企業側としては、スマートシティーとして、未来の都市、住環境を提供しようとしているが、住民自体はそれを求めていないということです。テクノロジーが大幅に進歩したとしても、人が本質的に求める価値や、嫌う価値というものは大きく変わらないといえるのかもしれません。

 

もちろん、Googleやトヨタにとっては、研究開発的な投資の要素もあるのでしょうが、未来のお客さま・社会に貢献をするために人間の本質的な感情や感覚、人間観といったものを深く考える必要があるということでしょう。

テクノロジーが圧倒的に早く進化したとしても、人間の心と体はそれに追いついて進化しているわけではないのです。

企業経営においても同じですが、未来を描いて、その未来にお客さまや社会が求めるものを提供しようとすることはとても大切です。それと同時に「テクノロジーの進歩と人間の心と体の進歩のギャップ」を踏まえてどのように商品サービスを提供していくか、という論点は忘れてはいけないことでしょう。

 

ちょっと違う観点ですが、未来を先取る商品サービスの提供はタイミングについてもよく考えなければいけないという事例として日産のEVがあります。

直近でルノーとの資本関係でのトピックがありましたが、日産は世界で最速でEVの開発を推進し、シェアナンバーワンだった時期がありました。一方で、現在は世界シェア7位に甘んじており、テスラの後塵を拝している状況です。

これは言ってみれば、先を読みすぎた動きが、ある種先を進みすぎ、すっぽ抜けてしまった感じと言えるかもしれません。

現在の地球環境に関する世界的な認識があって、世間が日産に追いついたといえるかもしれませんが、かならずしも先行しすぎることが経営において最適ではないことの実例といえるかもしれません。

 

どのように考えれば、時代の流れと企業の提供するもののタイミングを合わせられるのか。これは明確な答えがあるわけではありませんが、やはり外部環境を捉えて現実的に考えていくことが大切なのだろうと考えます。構造的に明らかなことは世の中の需要に対して商品・サービスがすっぽ抜けるリスクは少ないものと考えられます。

 

例えば、109日の記事に「進む円安、細る外国労働力 ドル建て賃金4割減、生活環境改善も急務」という記事がありました。

 

当たり前の話ですが、同じ200,000円の給料でも、1ドル100円の時と1ドル146円の今とではドルベースの金額で大きな差が出てしまいます。(1ドル100円であれば2000ドル、1ドル146円であれば約1370ドル)

ドルベースで換算すると、シンガポール(非製造業)や香港(非製造業および製造業)に賃金水準で日本は抜かれた状態となっています。

 

日本は少子高齢化が進んでおり、かつこのように円安の影響によって、外国人労働者の数は大幅に減少する可能性があります。
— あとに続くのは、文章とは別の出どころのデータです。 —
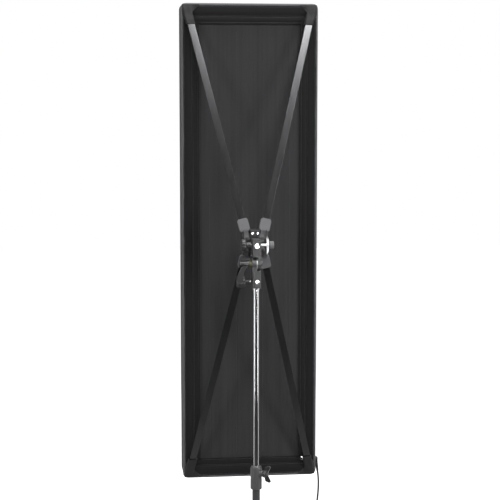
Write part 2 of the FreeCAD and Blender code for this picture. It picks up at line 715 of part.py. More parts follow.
# ---------------------------------------------------------------- column
def column():
    """Three telescoping tubes, their clamp collars and the pin on top."""
    pin = body("stand_pin")
    groove_low = "socket_screw - groove_tall / 2"
    groove_high = "socket_screw + groove_tall / 2"
    revolve(pin, [("0", "ring_height - plug_deep"),
                  ("top_tube - top_wall", "ring_height - plug_deep"),
                  ("top_tube - top_wall", "ring_height"), ("ring_radius", "ring_height"),
                  ("ring_radius", "ring_top"), ("spigot_radius", "ring_top"),
                  ("spigot_radius", groove_low), ("spigot_radius - groove_deep", groove_low),
                  ("spigot_radius - groove_deep", groove_high), ("spigot_radius", groove_high),
                  ("spigot_radius", "ring_top + pin_tall - pin_edge"),
                  ("spigot_radius - pin_edge", "ring_top + pin_tall"),
                  ("0", "ring_top + pin_tall")])
    telescoping_tube("top_tube_section", "top_tube", "top_wall", "top_tube_low", "ring_height",
                     "mid_tube - mid_wall - guide_gap")
    telescoping_tube("middle_tube_section", "mid_tube", "mid_wall", "mid_tube_low",
                     "mid_tube_top", "base_tube - base_wall - guide_gap")
    keep(tube("base", "base_tube", "base_tube - base_wall", "base_tube_top - base_bottom",
              ("0", "0", "base_bottom")), "base_tube_section")
    collar("top_collar", "top_collar_height", "mid_tube", "top_tube", "collar_turn")
    collar("base_collar", "base_collar_height", "base_tube", "mid_tube", "base_turn")
    cap = rod("end_cap_solid", "base_tube + end_cap_wall", "end_cap_tall + end_cap_wall",
              ("0", "0", "base_bottom - end_cap_wall"))
    room = rod("end_cap_room", "base_tube", "end_cap_tall", ("0", "0", "base_bottom"))
    keep(cut("end_cap", cap, room), "column_end_cap")


def telescoping_tube(label, radius, wall, low, high, guide):
    """A tube with a guide ring at its lower end that runs inside the next tube."""
    section = body(label)
    inner = "%s - %s" % (radius, wall)
    revolve(section, [(inner, low), (guide, low), (guide, low + " + guide_tall"),
                      (radius, low + " + guide_tall"), (radius, high), (inner, high)])


def collar(label, top, outer, inner, turn_value):
    """A clamp collar: it seats on the outer tube and runs on the inner one."""
    clamp = body(label)
    radius = outer + " + collar_wall"
    low = "%s - collar_tall" % top
    lip = "%s - collar_lip" % top
    revolve(clamp, [(outer, low), (radius + " - collar_edge", low),
                    (radius, low + " + collar_edge"), (radius, top + " - collar_top_edge"),
                    (radius + " - collar_top_edge", top),
                    (inner + " + run_fit", top), (inner + " + run_fit", lip), (outer, lip)])
    middle = "%s - collar_lip / 2" % top
    boss = radius + " + collar_boss_out"
    pad(clamp, "YZ_Plane", outer + " + boss_root", boss,
        lambda s: circle(s, "collar_boss", "0", middle))
    pocket(clamp, "YZ_Plane", inner + " - 1", boss,
           lambda s: circle(s, "lock_bore", "0", middle))
    clamp.Placement.Rotation = FreeCAD.Rotation(Z, number(turn_value))
    collar_knob(label + "_knob", "%s + lock_gap" % inner, middle, turn_value)


# ---------------------------------------------------------------- legs
LEGS = {"front": 90, "left": 210, "right": 330}


def leg_frame(heading, height, tilt):
    """A frame on a leg's pivot: X outwards, Y across, Z up, then leaned about Y."""
    out = FreeCAD.Rotation(Z, heading)
    spot = out.multVec(Vector(number("leg_pivot_out"), 0, number(height)))
    return FreeCAD.Placement(spot, out.multiply(FreeCAD.Rotation(Y, tilt)))


def channel(wide, thick, wall, low, high):
    """A U-section bar along -Z with its open side towards the column."""
    outside = Part.makeBox(thick, wide, high - low, Vector(-thick / 2, -wide / 2, -high))
    room = Part.makeBox(thick, wide - 2 * wall, high - low + 2,
                        Vector(-thick / 2 - wall, -wide / 2 + wall, -high - 1))
    return outside.cut(room)


def leg(name, heading):
    """A channel leg on its casting lug, with a rubber foot."""
    frame = leg_frame(heading, "leg_pivot", -number("leg_angle"))
    wide, thick = number("leg_wide"), number("leg_thick")
    wall, length = number("leg_wall"), number("leg_length")
    solid = channel(wide, thick, wall, -number("leg_top"), length)
    pin = Part.makeCylinder(number("leg_pin + run_fit"), wide + 2, Vector(0, -wide / 2 - 1, 0), Y)
    joint = Part.makeCylinder(number("brace_pin + run_fit"), wide + 2,
                              Vector(0, -wide / 2 - 1, -number("brace_length")), Y)
    shaped("leg_" + name, solid.cut([pin, joint]), frame)
    cover, tall = number("foot_wall"), number("foot_tall")
    radius = number("foot_radius")
    cup = Part.makeBox(thick + 2 * cover, wide + 2 * cover, tall,
                       Vector(-thick / 2 - cover, -wide / 2 - cover, -length))
    tread = Part.makeCylinder(radius, wide + 2 * cover, Vector(0, -wide / 2 - cover, -length), Y)
    inside = channel(wide, thick, wall, -number("leg_top"), length)
    below = Part.makeBox(2 * length, 2 * length, length, Vector(-length, -length, -length))
    solid = cup.fuse(tread).cut([inside, placed(below, frame.inverse())]).removeSplitter()
    shaped("foot_" + name, solid, frame)


def brace(name, heading):
    """A flat brace from a leg to the sliding ring, with its pin through the leg."""
    frame = leg_frame(heading, "leg_pivot", -number("leg_angle"))
    reach = number("brace_length")
    spot = frame.multVec(Vector(0, 0, -reach))
    out = FreeCAD.Rotation(Z, heading)
    turn = out.multiply(FreeCAD.Rotation(Y, number("leg_angle")))
    wide, thick = number("brace_wide"), number("brace_thick")
    strap = Part.makeBox(thick, wide, reach, Vector(-thick / 2, -wide / 2, -reach))
    ends = [Part.makeCylinder(thick / 2, wide, Vector(0, -wide / 2, -along), Y)
            for along in (0, reach)]
    pin = Part.makeCylinder(number("brace_pin"), number("leg_wide"),
                            Vector(0, -number("leg_wide") / 2, 0), Y)
    shaped("brace_" + name, strap.fuse(ends + [pin]).removeSplitter(),
           FreeCAD.Placement(spot, turn))


def leg_hardware():
    """The fixed casting with its lugs and pins, and the sliding ring with its ears."""
    centre, tube_radius = number("leg_pivot"), number("base_tube")
    casting = ears("casting_wall", "casting_tall", centre, "leg_wide", tube_radius,
                   number("leg_pivot_out + ear_out"), number("ear_tall"))
    pins = []
    for heading in LEGS.values():
        frame = leg_frame(heading, "leg_pivot", 0)
        outside = number("leg_wide / 2 + lug_play + lug_plate")
        pin = Part.makeCylinder(number("leg_pin"), 2 * outside, Vector(0, -outside, 0), Y)
        for side in (-1, 1):
            head = number("pin_head_thick")
            base = Vector(0, outside if side > 0 else -outside - head, 0)
            pin = pin.fuse(Part.makeCylinder(number("leg_pin + pin_head"), head, base, Y))
        pin = placed(pin, frame)
        casting = casting.cut(pin)
        pins.append(pin.removeSplitter())
    shaped("leg_casting", casting, FreeCAD.Placement())
    shaped("leg_pins", Part.makeCompound(pins), FreeCAD.Placement())
    slider = ears("slider_wall", "slider_tall", number("slider_pivot"), "brace_wide",
                  tube_radius + number("run_fit"), number("leg_pivot_out + slider_out"),
                  number("slider_tall"))
    shaped("sliding_ring", slider, FreeCAD.Placement())


def ears(wall, tall, height, gap_width, bore, reach, ear_tall):
    """A ring on the column with a pair of plates for each leg."""
    ring_outer, high = bore + number(wall), number(tall)
    ring = Part.makeCylinder(ring_outer, high, Vector(0, 0, height - high / 2))
    plate, play = number("lug_plate"), number("lug_play")
    half = number(gap_width) / 2 + play
    plates = []
    for heading in LEGS.values():
        for side in (-1, 1):
            low = half if side > 0 else -half - plate
            ear = Part.makeBox(reach - bore - 1, plate, ear_tall,
                               Vector(bore + 1, low, height - ear_tall / 2))
            ear.rotate(Vector(), Z, heading)
            plates.append(ear)
    solid = ring.fuse(plates).removeSplitter()
    return solid.cut(Part.makeCylinder(bore, high * 3, Vector(0, 0, height - high * 1.5)))


# ---------------------------------------------------------------- power cord
def cord_route():
    """Centre line of the hanging cord, from the gland's lower face to the connector."""
    x, y, z = number("box_width / 2"), number("gland_y"), number("gland_z")
    return [Vector(x + 5, y, z), Vector(x + 10, y + 0.5, z - 25), Vector(x + 13, y + 2, z - 60),
            Vector(x + 11, y + 4, z - 100), Vector(x + 5.5, y + 5, z - 144),
            Vector(x + 2, y + 3.5, z - 188), Vector(x + 3, y + 1, z - 230),
            Vector(x + 6.5, y, z - 266)]


def cord_path(points):
    """Straight runs joined by tangent arcs, each as large as its two runs allow."""
    edges, radii, start = [], [], points[0]
    for before, corner, after in zip(points, points[1:], points[2:]):
        back, ahead = before - corner, after - corner
        reach = 0.45 * min(back.Length, ahead.Length)
        half = (math.pi - back.getAngle(ahead)) / 2
        radius = reach / math.tan(half)
        back.normalize()
        ahead.normalize()
        first, last = corner + back * reach, corner + ahead * reach
        inward = (back + ahead).normalize()
        middle = corner + inward * (radius / math.cos(half) - radius)
        edges += [Part.LineSegment(start, first).toShape(), Part.Arc(first, middle, last).toShape()]
        radii.append(round(radius, 1))
        start = last
    edges.append(Part.LineSegment(start, points[-1]).toShape())
    print("cord arc radii", radii)
    return Part.Wire(edges)


def cord():
    """The pigtail with its gland on the right wall and its connector."""
    x, y, z = number("box_width / 2"), number("gland_y"), number("gland_z")
    wide, deep, tall = number("gland_wide"), number("gland_deep"), number("gland_tall")
    gland = Part.makeBox(wide, deep, tall, Vector(x, y - deep / 2, z))
    gland = gland.makeFillet(3, [e for e in gland.Edges if e.CenterOfMass.x > x + wide - 1])
    shaped("cable_gland", gland, FreeCAD.Placement())
    points = cord_route()
    path = cord_path(points)
    radius = number("cord_radius")
    disc = Part.Wire(Part.makeCircle(radius, points[0], points[1] - points[0]))
    solid = path.makePipeShell([disc], True, True)
    expected = math.pi * radius ** 2 * path.Length
    if abs(solid.Volume - expected) > 0.01 * expected:
        raise ValueError("the cord's tube is not its section along its path")
    print("cord length", round(path.Length, 1))
    shaped("power_cord", solid, FreeCAD.Placement())
    heading = points[-1] - points[-2]
    plug_radius, long = number("plug_radius"), number("plug_long")
    plug = Part.makeCylinder(plug_radius, long, points[-1], heading)
    edges = [e for e in plug.Edges if isinstance(e.Curve, Part.Circle)]
    shaped("cord_connector", plug.makeChamfer(1.5, edges), FreeCAD.Placement())


# ---------------------------------------------------------------- assembly
def build():
    softbox_shell()
    diffuser()
    mat()
    for side, across in ((-1, "left"), (1, "right")):
        for level, upright in ((1, "top"), (-1, "bottom")):
            place = upright + "_" + across
            arm(side, level, place)
            sleeve(side, level, place)
            corner_pocket(side, level, place)
    hub()
    spigot()
    tilt_head()
    stand_socket()
    tilt_pivot()
    tilt_lever()
    lobed_knob("spigot_knob", "head_width / 2 + knob_stand - spigot_radius - lock_gap",
               "knob_thick", ("-spigot_radius - lock_gap", "0", "spigot_height"),
               FreeCAD.Rotation(Z, -X))
    lobed_knob("socket_knob", "socket_width / 2 + socket_knob_stand - spigot_radius - lock_gap",
               "socket_knob_thick", ("-spigot_radius - lock_gap", "0", "socket_screw"),
               FreeCAD.Rotation(Z, -X))
    wing_screw()
    column()
    for name, heading in LEGS.items():
        leg(name, heading)
        brace(name, heading)
    leg_hardware()
    cord()


def centre_on_floor():
    """Move every sub-part along Y, so that the origin is the middle of the feet's box."""
    for item in subparts:
        if item.TypeId == "Part::Feature":
            item.Placement.move(Vector(0, number("column_y"), 0))
            continue
        places = [text for path, text in item.ExpressionEngine if path.endswith("Base.y")]
        start = places[0] if places else "0"
        item.setExpression("Placement.Base.y", "%s + %s" % (start, bound("column_y")))


def export():
    """Check the document, then write each sub-part to its own file."""
    doc.recompute()
    for item in doc.Objects:
        if "Invalid" in item.State or "Error" in item.State:
            raise ValueError("%s has not been computed" % item.Label)
    os.makedirs("parts", exist_ok=True)
    for item in subparts:
        if item.Shape.isNull() or not item.Shape.isValid():
            raise ValueError("%s has no valid shape" % item.Label)
    for item in subparts:
        item.Shape.exportStep("parts/%s.step" % item.Label)
    print(len(subparts), "sub-parts")


build()
centre_on_floor()
export()
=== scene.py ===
import json
import math

import bmesh
import bpy
from mathutils import Matrix, Vector, noise


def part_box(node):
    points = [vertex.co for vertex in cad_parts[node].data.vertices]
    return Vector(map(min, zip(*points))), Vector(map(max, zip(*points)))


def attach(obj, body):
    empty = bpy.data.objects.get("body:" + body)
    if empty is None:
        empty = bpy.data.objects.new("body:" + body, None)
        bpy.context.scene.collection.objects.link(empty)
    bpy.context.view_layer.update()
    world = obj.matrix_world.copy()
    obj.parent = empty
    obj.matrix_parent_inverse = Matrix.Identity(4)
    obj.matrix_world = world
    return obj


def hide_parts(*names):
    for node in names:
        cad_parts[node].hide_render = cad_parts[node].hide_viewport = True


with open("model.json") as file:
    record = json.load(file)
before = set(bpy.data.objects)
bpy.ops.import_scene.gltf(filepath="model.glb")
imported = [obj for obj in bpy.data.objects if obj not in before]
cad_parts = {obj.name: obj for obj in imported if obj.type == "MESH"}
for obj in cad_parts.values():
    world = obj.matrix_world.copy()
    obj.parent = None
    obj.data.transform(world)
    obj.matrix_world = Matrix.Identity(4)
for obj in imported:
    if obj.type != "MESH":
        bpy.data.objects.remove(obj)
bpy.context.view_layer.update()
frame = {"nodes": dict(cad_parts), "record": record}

bl_info = {
    "name": "Strip softbox",
    "version": (1, 0, 0),
    "blender": (4, 5, 0),
    "location": "View3D > Sidebar > Softbox",
    "description": "A strip softbox on its X bracket, tilt head and light stand",
    "category": "Add Mesh",
}

NODES = frame["nodes"]
BODY_OF = {node: body for body, nodes in frame["record"]["behaviour"]["bodies"].items()
           for node in nodes}
SLOT_OF = {row["node"]: row["material_slot"] for row in frame["record"]["subparts"]}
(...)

ドルベースでの競争力を合わせようと日本円の額面を上げると、労働分配率が上がりすぎて、経営が成り立たなくなります。

未曽有の円安と水際対策の緩和を機に、インバウンドのお客さまに対して、しっかりと付加価値をつけた商売をする事など、基本的な経営の打ち手はあるのでしょうが、一方で、日本のお客さまについては賃金の上昇がままなりません。そのため、手放しに値上げだけを進めて経営が成り立つとも思えません。

 

このような状況においては、圧倒的に労働力不足の状況に陥ることは目に見えています。だからこそ、ロボティクスやAIなど人の稼働を代替するテクノロジーに関しては、その切り替え圧力は推進されていくことになっていくということです。

 

自動化、オートメーション化を進めることがすっぽ抜ける事は、構造的になさそうです。もちろん、自動化、オートメーション化がお客さまに対しての価値貢献を下げQPS に影響するのであれば問題ですが、今の外部環境や社会情勢を考えると、無理矢理にでも、自動化やオートメーション化を進めた上で、お客さまの満足をどのようにアジャストしていくかということに圧力をかけざるをえないでしょう。

 

ベンチャー企業でない中堅中小企業の経営において、時代を先取りしすぎて失敗するという事はなさそうです。一方で、財務的にも体力が限られている中堅中小企業として、ある程度の打率を想定した事業展開を行うためには、先に述べたようにテクノロジーほどに進化しない人間の心と身体を踏まえた人間観や、外部環境から構造的に業界・社会が抱える課題を解決する方向で商品サービスを磨いていくことが大切であると考えます。